The European war has had a more immediate effect upon literature than almost anything else. All books of a non-military character published just before the war, with the exception of poetry, have been thrown into relatively ineffective significance. Poetry endures because it is integrally woven with the warp of man’s real existence, and not of that illusory substance, of which other kinds of imaginative literature are fashioned, and which has been so easily wiped away by this war’s primal brutality. And poetry has aspired to sustain the nobler part of man’s nature during the confusion into which civilization has been plunged since the war began. The English people, who have been in the world’s vanguard practising democratic ideals, have, in their poets to-day, shattered the idol of war and are glorifying the ideals of peace.

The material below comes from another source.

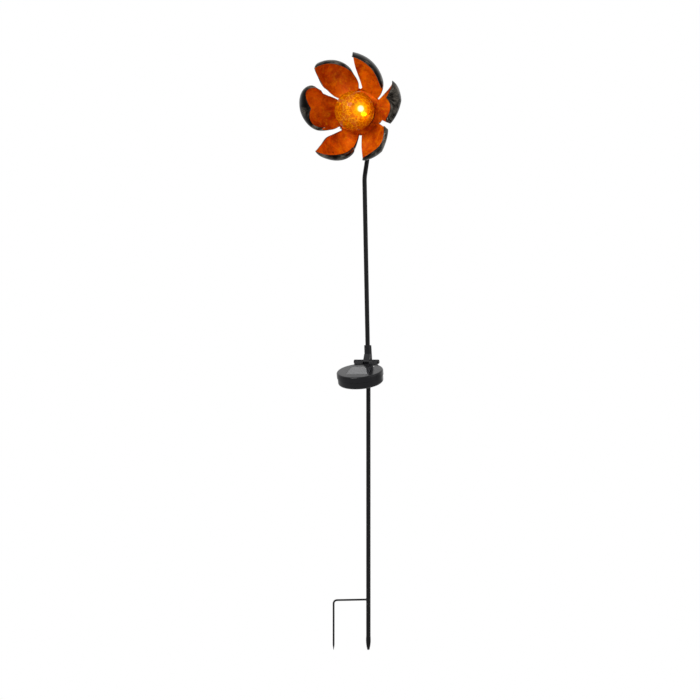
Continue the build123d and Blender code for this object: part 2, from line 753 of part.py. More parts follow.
with BuildPart() as circuit_board:
    with BuildSketch(panel_plane.offset(board_z)):
        with Locations((0, board_y)):
            Rectangle(board[0], board[1])
    extrude(amount=board[2])
    with BuildSketch(panel_plane.offset(board_z + board[2])):
        with Locations((-6, board_y), (6, board_y + 3), (7, board_y - 4)):
            Rectangle(5, 4)
    extrude(amount=1.6)
write(circuit_board, "circuit_board")

with BuildPart() as switch_housing:
    with BuildSketch(panel_plane.offset(floor_z)):
        with Locations((0, switch_y)):
            Rectangle(switch_body[0], switch_body[1])
    extrude(amount=switch_body[2])
    with BuildSketch(panel_plane.offset(floor_z)):
        with Locations((0, switch_y)):
            Rectangle(room[0], room[1])
    extrude(amount=room[2], mode=Mode.SUBTRACT)
write(switch_housing, "switch_housing")

with BuildPart() as switch_knob:
    with BuildSketch(panel_plane.offset(tub_bottom - knob_proud)):
        with Locations((-knob_travel / 2, switch_y)):
            Rectangle(knob[0], knob[1])
    extrude(amount=tub_floor + knob_proud + seat_gap)
    with BuildSketch(panel_plane.offset(floor_z + seat_gap)):
        with Locations((-knob_travel / 2, switch_y)):
            Rectangle(knob_flange[0], knob_flange[1])
    extrude(amount=knob_flange[2])
write(switch_knob, "switch_knob")

print(f"flower centre {bloom_centre}, panel top {panel_top}")
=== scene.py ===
"""Solar garden light: the finishes, the enamelled flower, its crackle globe, the light sensor's pip
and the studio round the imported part."""
import math

import bmesh
import bpy
from mathutils import Matrix, Vector


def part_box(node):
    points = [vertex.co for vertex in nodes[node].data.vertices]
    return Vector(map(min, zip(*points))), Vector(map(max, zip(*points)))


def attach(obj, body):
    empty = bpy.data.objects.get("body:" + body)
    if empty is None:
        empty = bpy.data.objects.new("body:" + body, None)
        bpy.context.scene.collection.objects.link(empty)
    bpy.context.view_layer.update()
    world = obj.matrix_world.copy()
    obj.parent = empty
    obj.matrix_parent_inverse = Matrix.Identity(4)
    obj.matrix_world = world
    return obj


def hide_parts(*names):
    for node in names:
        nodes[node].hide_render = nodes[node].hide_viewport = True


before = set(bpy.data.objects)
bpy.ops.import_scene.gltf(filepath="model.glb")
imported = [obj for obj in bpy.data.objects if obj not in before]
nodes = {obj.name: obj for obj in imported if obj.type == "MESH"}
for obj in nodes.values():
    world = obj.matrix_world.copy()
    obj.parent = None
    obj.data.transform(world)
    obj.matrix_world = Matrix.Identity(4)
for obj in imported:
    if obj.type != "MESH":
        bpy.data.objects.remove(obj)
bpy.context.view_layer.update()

MM = 0.001

# ---- camera and studio, in metres and watts ----
CAMERA_TURN = 16.5  # degrees round the light, from straight in front
CAMERA_REACH = 6.0
CAMERA_SIGHT = 100.0  # the farthest that the camera sees
FRAME_WIDE = 1.12
AIM_RIGHT = -0.0294  # the view's middle, beside the lower pole's axis
AIM_HEIGHT = 0.4007
FLOOR_HALF = 15.0
FLOOR_DROP = 0.0005  # the floor lies this far under the lower pole's point
SKY_LEVEL = 0.62  # how brightly the sky lights matt surfaces
KEY_WATTS = 30.0
FILL_WATTS = 7.0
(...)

The best poems in English directly inspired by the war have been produced by American poets. Of these I have gathered a representative group in this volume. The work achieved by Percy MacKaye on different phases of the European war has made more secure than ever his position as a poet. It is no exaggeration to say that the two groups of sonnets which originally appeared in the Boston Transcript in August and September, and which are now included in his volume, “The Present Hour,” are comparable as a whole to William Watson’s “The Purple East,” and in such individual pieces as “Kruppism,” and “The Real Germany,” he has done work finer and more impressive than is to be found in any of the older writer’s sonnets. Moreover, such pieces as “If!” and “The Other Army,” by Bartholomew F. Griffin; “Prelude,” by Edmond McKenna; “He Went for a Soldier,” by Ruth Comfort Mitchell, and “To a Necrophile,” by Walter Conrad Arensberg, are striking and spontaneous poetry of a high order. In E. Sutton, a poet is presented, who has produced martial poetry in “The Bugle,” “The Drum,” and the stirring “Pipes of the North,” which, for swinging rhythm and profound reflection upon the pomp and futility of military glory, has not been equalled by any contemporary poet.